_SUPPLIED INFORMATION_

[START]

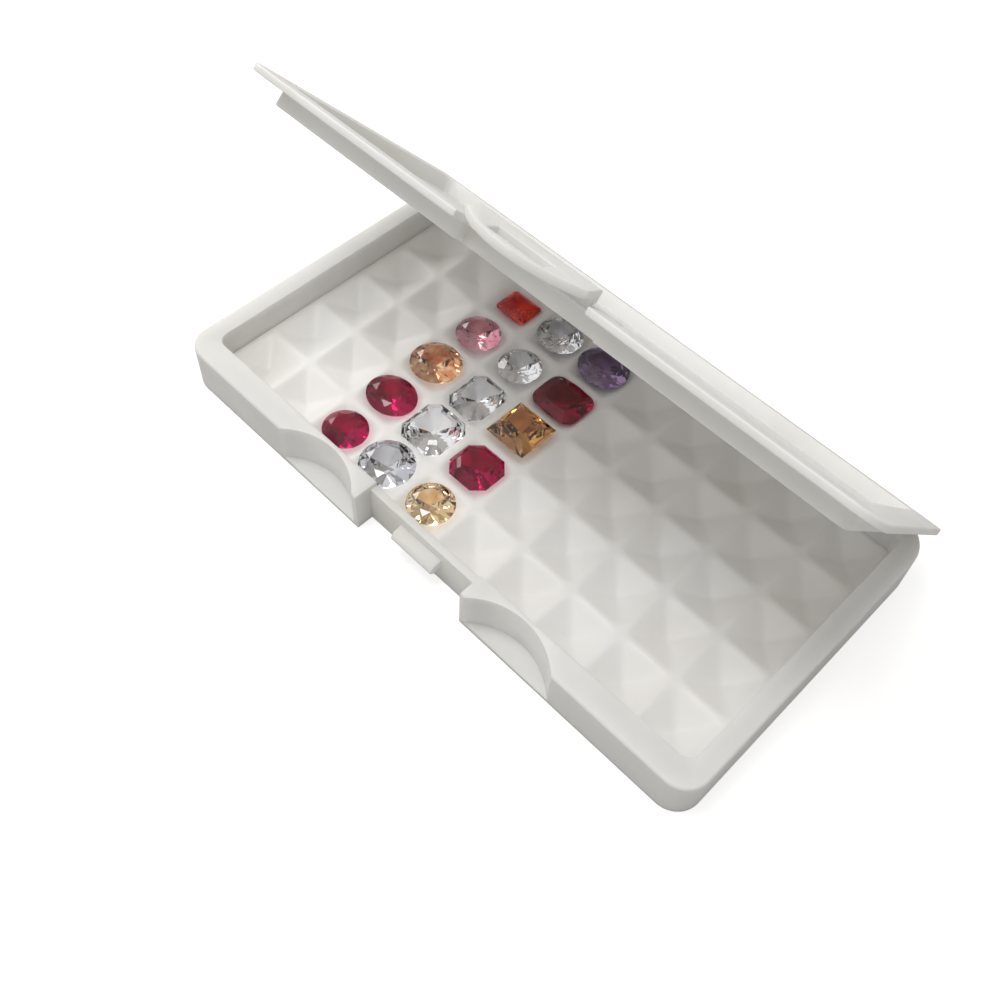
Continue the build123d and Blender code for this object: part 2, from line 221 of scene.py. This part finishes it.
creaseAngle = 32.0  # an edge that turns more than this stays crisp in the shading


def finishMesh(piece, material):
    mesh = piece.data
    mesh.polygons.foreach_set("use_smooth", [True] * len(mesh.polygons))
    mesh.set_sharp_from_angle(angle=radians(creaseAngle))
    mesh.materials.clear()
    mesh.materials.append(material)
    mesh.update()


def bakeModifiers(piece):
    evaluated = piece.evaluated_get(bpy.context.evaluated_depsgraph_get())
    plain = bpy.data.meshes.new_from_object(evaluated)
    piece.modifiers.clear()
    piece.data = plain
    plain.name = piece.name


# A moulding's soft-edged copy of a CAD node: doubles merged, flat triangles joined, its sharp edges
# given the small radius that a mould's cutter leaves. Edges that stand on the table, that face the
# emptied box or that are too short for the radius stay sharp. Angles are in degrees.
softEdge = {
    "steps": 2, "softFrom": 50.0, "footHeight": 0.5, "boxMargin": 0.3, "joined": 0.002, "flatWithin": 0.6,
}
trayEdge = {"radius": 0.12, "shortest": 0.0}
plateEdge = {"radius": 0.2, "shortest": 0.25}


def mouldedCopy(nodeName, pieceName, edgeForm, emptied=None):
    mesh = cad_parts[nodeName].data.copy()
    mesh.name = pieceName
    piece = bpy.data.objects.new(pieceName, mesh)
    bpy.context.scene.collection.objects.link(piece)
    body = bmesh.new()
    body.from_mesh(mesh)
    bmesh.ops.remove_doubles(body, verts=body.verts, dist=softEdge["joined"] * mm)
    if emptied is not None:
        # take out the faces inside the box, then join the two rims that they leave
        low, high = [[c * mm for c in corner] for corner in emptied]
        inside = [
            face for face in body.faces
            if all(a < c < b for a, c, b in zip(low, face.calc_center_median(), high))
        ]
        bmesh.ops.delete(body, geom=inside, context="FACES")
        bmesh.ops.bridge_loops(body, edges=[edge for edge in body.edges if edge.is_boundary])
    flatAngle = radians(softEdge["flatWithin"])
    bmesh.ops.dissolve_limit(body, angle_limit=flatAngle, verts=body.verts, edges=body.edges)
    softness = body.edges.layers.float.new("bevel_weight_edge")
    margin = softEdge["boxMargin"] * mm
    for edge in body.edges:
        places = [corner.co for corner in edge.verts]
        sharp = edge.calc_face_angle(0.0) > radians(softEdge["softFrom"])
        standing = min(place.z for place in places) < softEdge["footHeight"] * mm
        facing = emptied is not None and any(
            all(a - margin < c < b + margin for a, c, b in zip(low, place, high)) for place in places
        )
        if sharp and not standing and not facing and edge.calc_length() > edgeForm["shortest"] * mm:
            edge[softness] = 1.0
    body.to_mesh(mesh)
    body.free()
    bevel = piece.modifiers.new("softEdges", "BEVEL")
    bevel.width, bevel.segments = edgeForm["radius"] * mm, softEdge["steps"]
    bevel.limit_method, bevel.use_clamp_overlap, bevel.loop_slide = "WEIGHT", False, False
    bakeModifiers(piece)
    # no rounded corner stands outside the node's own box, and no face is left without an area
    low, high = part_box(nodeName)
    body = bmesh.new()
    body.from_mesh(piece.data)
    for corner in body.verts:
        corner.co = [min(max(c, a), b) for c, a, b in zip(corner.co, low, high)]
    bmesh.ops.remove_doubles(body, verts=body.verts, dist=softEdge["joined"] * mm)
    bmesh.ops.dissolve_degenerate(body, edges=body.edges, dist=softEdge["joined"] * mm)
    body.to_mesh(piece.data)
    body.free()
    finishMesh(piece, polypropylene)
    return piece


# The cell field: one skin of inverted pyramids on a square pitch, soft along its ridges and in
# its valleys, and the same shape below at the skin's thickness.
fieldShape = {
    "stepsPerCell": 24, "ridgeRounding": 0.5, "valleyRounding": 4.0, "tipRounding": 0.4, "tuckedIn": 0.5,
    "joined": 0.0001,
}


def cellFieldTree():
    tree = bpy.data.node_groups.new("cellFieldTree", "GeometryNodeTree")
    labels = (
        "Cell pitch", "Columns", "Rows", "Steps per cell", "Ridge height", "Pit depth", "Ridge flat",
        "Pit flat", "Skin", "Ridge rounding", "Valley rounding", "Tip rounding", "Tucked in", "Middle Y",
        "Joined",
    )
    for label in labels:
        tree.interface.new_socket(label, in_out="INPUT", socket_type="NodeSocketFloat")
    tree.interface.new_socket("Plastic", in_out="INPUT", socket_type="NodeSocketMaterial")
    tree.interface.new_socket("Field", in_out="OUTPUT", socket_type="NodeSocketGeometry")
    given = addNode(tree, "NodeGroupInput").outputs
    spot = addNode(tree, "ShaderNodeSeparateXYZ", {0: addNode(tree, "GeometryNodeInputPosition").outputs[0]})
    known = {label: given[label] for label in labels}
    known.update({"X": spot.outputs["X"], "Y": spot.outputs["Y"]})
    # each row works out one length from the ones above it: its name, the sum, and what goes in
    rows = (
        ("tuck", "MULTIPLY", "Tucked in", 2.0), ("border", "ADD", "Ridge flat", "tuck"),
        ("cellsX", "MULTIPLY", "Cell pitch", "Columns"), ("lengthX", "ADD", "cellsX", "border"),
        ("cellsY", "MULTIPLY", "Cell pitch", "Rows"), ("lengthY", "ADD", "cellsY", "border"),
        # points each way: the cells' steps, one more step for the border at each end, and the last point
        ("stepsX", "MULTIPLY", "Columns", "Steps per cell"), ("countX", "ADD", "stepsX", 3.0),
        ("stepsY", "MULTIPLY", "Rows", "Steps per cell"), ("countY", "ADD", "stepsY", 3.0),
        ("half", "DIVIDE", "Cell pitch", 2.0),
        # how far the spot is from the nearest ridge, each way and then overall
        ("halfX", "DIVIDE", "cellsX", 2.0), ("fromEndX", "ADD", "X", "halfX"),
        ("halfY", "DIVIDE", "cellsY", 2.0), ("fromEndY", "ADD", "Y", "halfY"),
        ("toRidgeX", "PINGPONG", "fromEndX", "half"), ("toRidgeY", "PINGPONG", "fromEndY", "half"),
        ("nearer", "MINIMUM", "toRidgeX", "toRidgeY"), ("downShare", "DIVIDE", "nearer", "half"),
        ("upShare", "SUBTRACT", 1.0, "downShare"), ("rounding", "MULTIPLY", "Valley rounding", "upShare"),
        ("toRidge", "SMOOTH_MIN", "toRidgeX", "toRidgeY", "rounding"),
        # how deep the wall is there, from the ridge's flat down to the pit's
        ("halfFlat", "DIVIDE", "Ridge flat", 2.0), ("pastFlat", "SUBTRACT", "toRidge", "halfFlat"),
        ("run", "SMOOTH_MAX", "pastFlat", 0.0, "Ridge rounding"),
        ("halfPit", "DIVIDE", "Pit flat", 2.0), ("toPit", "SUBTRACT", "half", "halfPit"),
        ("wholeRun", "SUBTRACT", "toPit", "halfFlat"), ("slope", "DIVIDE", "Pit depth", "wholeRun"),
        ("fall", "MULTIPLY", "run", "slope"), ("sunk", "SMOOTH_MIN", "fall", "Pit depth", "Tip rounding"),
        ("lowTop", "SUBTRACT", "Ridge height", "Skin"), ("newZ", "SUBTRACT", "lowTop", "sunk"),
        ("newY", "ADD", "Y", "Middle Y"),
    )
    for label, operation, *values in rows:
        inputs = {index: known.get(value, value) for index, value in enumerate(values)}
        known[label] = addNode(tree, "ShaderNodeMath", inputs, operation=operation).outputs[0]
    grid = addNode(tree, "GeometryNodeMeshGrid", {
        "Size X": known["lengthX"], "Size Y": known["lengthY"],
        "Vertices X": known["countX"], "Vertices Y": known["countY"],
    })
    lowered = addNode(tree, "ShaderNodeCombineXYZ", {"X": known["X"], "Y": known["newY"], "Z": known["newZ"]})
    underside = addNode(tree, "GeometryNodeSetPosition", {
        "Geometry": grid.outputs["Mesh"], "Position": lowered.outputs[0],
    })
    upwards = addNode(tree, "ShaderNodeCombineXYZ", {"Z": 1.0})
    raised = addNode(tree, "GeometryNodeExtrudeMesh", {
        "Mesh": underside.outputs["Geometry"], "Offset": upwards.outputs[0], "Offset Scale": given["Skin"],
        "Individual": False,
    }, mode="FACES")
    bottom = addNode(tree, "GeometryNodeFlipFaces", {"Mesh": underside.outputs["Geometry"]})
    both = addNode(tree, "GeometryNodeJoinGeometry", {0: raised.outputs["Mesh"]})
    tree.links.new(bottom.outputs["Mesh"], both.inputs[0])
    sealed = addNode(tree, "GeometryNodeMergeByDistance", {
        "Geometry": both.outputs[0], "Distance": given["Joined"],
    })
    whole = addNode(tree, "GeometryNodeRealizeInstances", {"Geometry": sealed.outputs[0]})
    coated = addNode(tree, "GeometryNodeSetMaterial", {
        "Geometry": whole.outputs[0], "Material": given["Plastic"],
    })
    addNode(tree, "NodeGroupOutput", {0: coated.outputs[0]})
    return tree


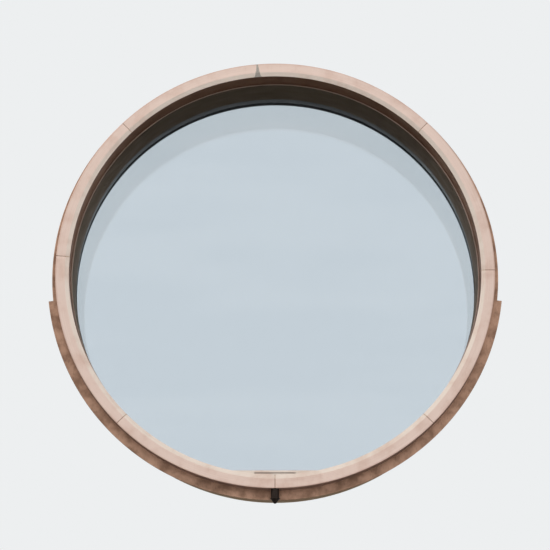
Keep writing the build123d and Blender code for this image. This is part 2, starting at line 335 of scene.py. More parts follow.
def sheet_round(name, line, turns, material, thick, waver=None, opening=None, aim=None):
    """Folded sheet carried round the window: for each clock angle a and each (r, d) of the
    line, the outer face has the point (r sin a, d, r cos a), pushed by waver(arc, run) along
    the line's normal, or along the (r, d) direction aim. Cells whose middle lies in
    opening(angle, run) are left out. Its UV map is the sheet unrolled, in metres."""
    turn = np.radians(turns)
    run = run_of(line)
    arc, across = grid(turn * line[:, 0].max(), run)
    push = waver(arc, across) if waver else 0 * arc
    normal = right_of(line) if aim is None else np.broadcast_to(aim, line.shape)
    radius = line[:, 0] + normal[:, 0] * push
    depth = line[:, 1] + normal[:, 1] * push
    points = around(radius, depth, turn[:, None])
    faces = strip(len(turn), len(line))
    if opening:
        middles = grid((turns[1:] + turns[:-1]) / 2, (run[1:] + run[:-1]) / 2)
        faces = faces[~opening(*middles)]
    unrolled = together(arc, across)
    return make(name, points, faces.reshape(-1, 4), material, unrolled, solid=thick)


def shrunk(outline, by):
    """A closed counterclockwise outline drawn in by a distance, each corner along the
    bisector of its two sides."""
    along = np.roll(outline, -1, 0) - outline
    along /= np.linalg.norm(along, axis=1, keepdims=True)
    inward = together(-along[:, 1], along[:, 0])
    before = np.roll(inward, 1, 0)
    share = np.maximum(1 + (inward * before).sum(1), 0.5)[:, None]
    return outline + by * (inward + before) / share


def bar_round(name, outline, turns, material, arris=0.0):
    """Solid bar carried round the window: the closed (r, d) outline at each clock angle, with
    the outline drawn in at both ends where they have an arris. A full turn closes on itself."""
    outline = np.asarray(outline, float)
    following = np.roll(outline, -1, 0)
    if (outline[:, 0] * following[:, 1] - following[:, 0] * outline[:, 1]).sum() < 0:
        outline = outline[::-1]
    turn = np.radians(turns)
    full = abs(turns[-1] - turns[0] - 360) < 1e-6
    if full:
        turn = turn[:-1]
    elif arris:
        edge = arris / outline[:, 0].max()
        start, stop = turn[0], turn[-1]
        turn = np.concatenate([[start, start + edge], turn[1:-1], [stop - edge, stop]])
    shapes = np.repeat(outline[None], len(turn), 0)
    if arris and not full:
        shapes[0] = shapes[-1] = shrunk(outline, arris)
    points = around(shapes[..., 0], shapes[..., 1], turn[:, None])
    count = len(outline)
    faces = strip(len(turn), count, full, True).reshape(-1, 4).tolist()
    if not full:
        last = (len(turn) - 1) * count
        faces.append(list(range(count)))
        faces.append([last + n for n in reversed(range(count))])
    run = run_of(np.concatenate([outline, outline[:1]]))[:-1]
    uv = together(*grid(turn * outline[:, 0].mean(), run))
    return make(name, points, faces, material, uv)


def turned(name, outline, places, axis, material, sides):
    """Turned pieces: the open (radius, height) outline spun round its axis, once at every
    place. The frame's Y or Z is the axis, and height runs along it. Where the outline meets
    its axis, the points of all sides become one."""
    spin = np.arange(sides) * TAU / sides
    r, h = np.asarray(outline, float).T
    flat_x, flat_y = r * np.cos(spin)[:, None], r * np.sin(spin)[:, None]
    one = together(flat_y, h, flat_x) if axis == "Y" else together(flat_x, flat_y, h)
    places = np.asarray(places, float)
    points = places[:, None, None, :] + one
    faces = strip(sides, len(r), wrap_rows=True).reshape(-1, 4)[:, ::-1]
    step = sides * len(r) * np.arange(len(places))[:, None, None]
    faces = (faces[None] + step).reshape(-1, 4)
    piece = make(name, points, faces, material)
    whole = bmesh.new()
    whole.from_mesh(piece.data)
    bmesh.ops.remove_doubles(whole, verts=whole.verts, dist=TOUCHING)
    whole.to_mesh(piece.data)
    whole.free()
    return piece


SPOUT_NECK = 19.3 * MM                      # radius of the hole in the ring for the spout
SLOT_END_MARGIN = 5 * MM                    # from the tray's ends to the sleeve's slot
SLOT_SIDE_MARGIN = 6 * MM                   # and from its sides
SILL_SLOT = (280 * MM, 6 * MM, 18 * MM)     # length, height, drop below the sill's top
SILL_SQUARE = 150 * MM                      # half the length over which its legs keep their form
SILL_LEG = 25 * MM                          # what a leg counts for in its UV map
INLETS = (5, 70 * MM, 40 * MM)              # count, pitch, length
INLET_DROP = 18 * MM                        # from the sill's top to the inlets
FACE_START = 48 * MM                        # where the flashing's flange leaves its upstand
FLANGE_WAVES = (0.41, 0.77)                 # length in metres of the two waves along it
FLANGE_FLAT = 20 * MM                       # beyond the fold, where these waves begin
LAP = (1.3 * MM, 28 * MM)                   # height and width of a lap in the flashings
LAP_RISE = 0.04                             # degrees over which it rises
APRON_LAPS, HEAD_LAPS = (135, 180, 225), (305, 360, 415)    # clock angles of the laps
NAIL_PITCH = 150 * MM                       # along the head flashing
SWELL_WAVES = (0.31, 0.53)                  # length in metres of the two waves of a broad face
SWELL_FADE = 60 * MM                        # beside a joint, where these fade out
JOINT_GAP = 4 * MM                          # between two sheets of the ring
SOLDERED = 0                                # ring segment that starts at the wiped joint
JOINT_DIP = 1.3 * MM                        # how deep the sheets are hammered down there
SOLDER_REACH = 36 * MM                      # how far from a wiped joint the dip reaches
JOINT_REACH = 14 * MM                       # and from a plain one
FOLD_EASE = 12 * MM                         # over which the dip fades before the outer fold


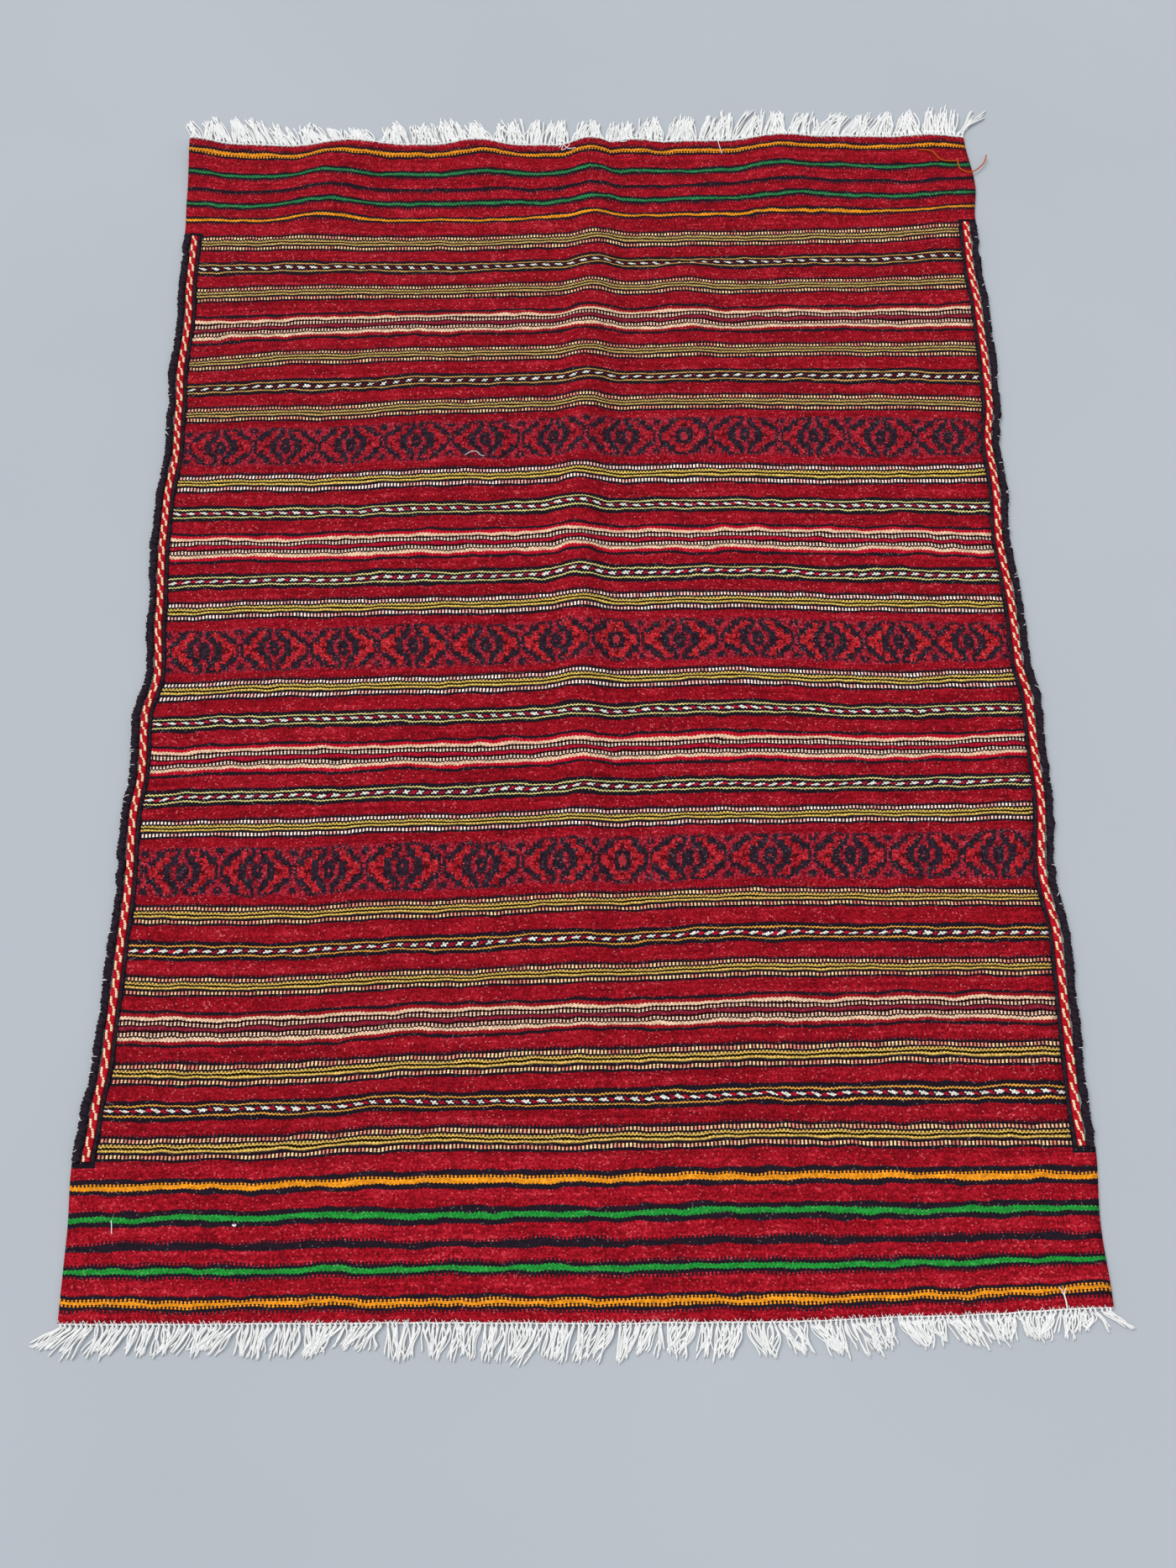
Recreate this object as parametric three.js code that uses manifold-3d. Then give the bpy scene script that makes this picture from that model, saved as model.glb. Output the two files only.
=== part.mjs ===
// A flat-woven kilim, 1.2 m wide and 1.7 m long, lying on a floor with its ripples and centre fold.
// Millimetres, +Z up. X runs across the rug, Y runs along it, and the far end is at +Y.
// The cloth is laid out in woven places: s counts across the wefts, t counts along the warps.
// The function placed() turns a woven place into where the thread really lies.
import * as THREE from "three";
import { mergeVertices } from "three/addons/utils/BufferGeometryUtils.js";
import Module from "manifold-3d";

const wasm = await Module();
wasm.setup();

// Driving dimensions of the cloth
const halfWidth = 600;
const farEnd = 852;
const nearEnd = -841;
const clothThickness = 2.6;

// The side edging fills a notch in each side of the cloth, between these two wefts
const edgingWidth = 28;
const edgingFar = 688;
const edgingNear = -655;
const gap = 0.3;

// Fineness of the cloth's grid: cells across the field, and along each stretch of the cloth
const cellsAcross = 44;
const cellsInField = 17;
const cellsInFarPanel = 3;
const cellsInNearPanel = 2;

// Outer edges of the rug as it lies: how far each side stands out or in from 600 mm
const sides = [
  { t: 852, left: 4, right: 0 },
  { t: 752, left: 2, right: 9 },
  { t: 690, left: -1, right: 3 },
  { t: 600, left: -1, right: 2 },
  { t: 540, left: -5, right: 6 },
  { t: 460, left: -2, right: 7 },
  { t: 390, left: -6, right: 6 },
  { t: 315, left: -9, right: -3 },
  { t: 240, left: -3, right: 0 },
  { t: 170, left: -4, right: -4 },
  { t: 60, left: -10, right: 2 },
  { t: -20, left: -17, right: 2 },
  { t: -80, left: -6, right: 10 },
  { t: -160, left: -10, right: 9 },
  { t: -220, left: -5, right: 10 },
  { t: -315, left: -9, right: 0 },
  { t: -400, left: -7, right: 9 },
  { t: -520, left: -5, right: 7 },
  { t: -600, left: 2, right: 6 },
  { t: -655, left: 6, right: 8 },
  { t: -740, left: 2, right: 3 },
  { t: -841, left: 1, right: 6 },
];

// The wefts lie slanted and a little wavy: how far each one is pushed along Y at seven places across
const leanStations = [-600, -400, -200, 0, 200, 400, 600];
const leans = [
  { t: 852, push: [-9, -14, -9, -10, 0, 10, 8] },
  { t: 672, push: [-13, -11, -12, -4, 0, 5, 18] },
  { t: 469, push: [-27, -13, -6, -2, 0, 3, 4] },
  { t: 384, push: [-26, -21, -9, -4, 0, -1, -6] },
  { t: 265, push: [-19, -17, -8, -3, 0, -4, -1] },
  { t: 171, push: [-15, -13, -6, -1, 0, -2, -7] },
  { t: 66, push: [-20, -13, -9, -3, 0, -6, -8] },
  { t: -45, push: [-25, -17, -13, -6, 0, -8, -3] },
  { t: -239, push: [-19, -15, -10, -4, 0, 1, 5] },
  { t: -346, push: [-21, -22, -14, -7, 0, -1, -2] },
  { t: -544, push: [-19, -20, -10, -5, 0, 3, 2] },
  { t: -636, push: [-14, -12, -3, -4, 0, -2, -2] },
  { t: -720, push: [-7, -5, -3, -2, 0, -1, 0] },
  { t: -841, push: [3, 2, 2, 0, 0, 5, 12] },
];

// The lengthwise fold that the rug was stored with, from the far end to the near one
const foldHalfWidth = 52;
const fold = [
  { t: 860, s: 16, height: 16 },
  { t: 670, s: 20, height: 12 },
  { t: 460, s: 2, height: 13 },
  { t: 170, s: -8, height: 16 },
  { t: 50, s: -10, height: 16 },
  { t: -240, s: -8, height: 11 },
  { t: -440, s: -2, height: 8 },
  { t: -850, s: 6, height: 3 },
];

// The other ripples, highest at the start and fading out at the end
const ripples = [
  { startS: -600, startT: 870, endS: -600, endT: 740, height: 12, halfWidth: 70 },
  { startS: -352, startT: 870, endS: -425, endT: 590, height: 13, halfWidth: 92 },
  { startS: -163, startT: 870, endS: -120, endT: 690, height: 11, halfWidth: 66 },
  { startS: 82, startT: 870, endS: 60, endT: 730, height: 9, halfWidth: 60 },
  { startS: 305, startT: 870, endS: 330, endT: 640, height: 8, halfWidth: 80 },
  { startS: 548, startT: 870, endS: 560, endT: 700, height: 6, halfWidth: 70 },
  { startS: 150, startT: 620, endS: 150, endT: 330, height: 7, halfWidth: 60 },
  { startS: -160, startT: 330, endS: -175, endT: 190, height: 6, halfWidth: 48 },
];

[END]

_WHAT YOU NEED TO DO_
Exactly the lines from the line with "Keep writing the" to the line with "return outline +", both included, are to be extracted, and no others.

_RESULT OF THE EXERCISE_
Keep writing the build123d and Blender code for this image. This is part 2, starting at line 335 of scene.py. More parts follow.
def sheet_round(name, line, turns, material, thick, waver=None, opening=None, aim=None):
    """Folded sheet carried round the window: for each clock angle a and each (r, d) of the
    line, the outer face has the point (r sin a, d, r cos a), pushed by waver(arc, run) along
    the line's normal, or along the (r, d) direction aim. Cells whose middle lies in
    opening(angle, run) are left out. Its UV map is the sheet unrolled, in metres."""
    turn = np.radians(turns)
    run = run_of(line)
    arc, across = grid(turn * line[:, 0].max(), run)
    push = waver(arc, across) if waver else 0 * arc
    normal = right_of(line) if aim is None else np.broadcast_to(aim, line.shape)
    radius = line[:, 0] + normal[:, 0] * push
    depth = line[:, 1] + normal[:, 1] * push
    points = around(radius, depth, turn[:, None])
    faces = strip(len(turn), len(line))
    if opening:
        middles = grid((turns[1:] + turns[:-1]) / 2, (run[1:] + run[:-1]) / 2)
        faces = faces[~opening(*middles)]
    unrolled = together(arc, across)
    return make(name, points, faces.reshape(-1, 4), material, unrolled, solid=thick)


def shrunk(outline, by):
    """A closed counterclockwise outline drawn in by a distance, each corner along the
    bisector of its two sides."""
    along = np.roll(outline, -1, 0) - outline
    along /= np.linalg.norm(along, axis=1, keepdims=True)
    inward = together(-along[:, 1], along[:, 0])
    before = np.roll(inward, 1, 0)
    share = np.maximum(1 + (inward * before).sum(1), 0.5)[:, None]
    return outline + by * (inward + before) / share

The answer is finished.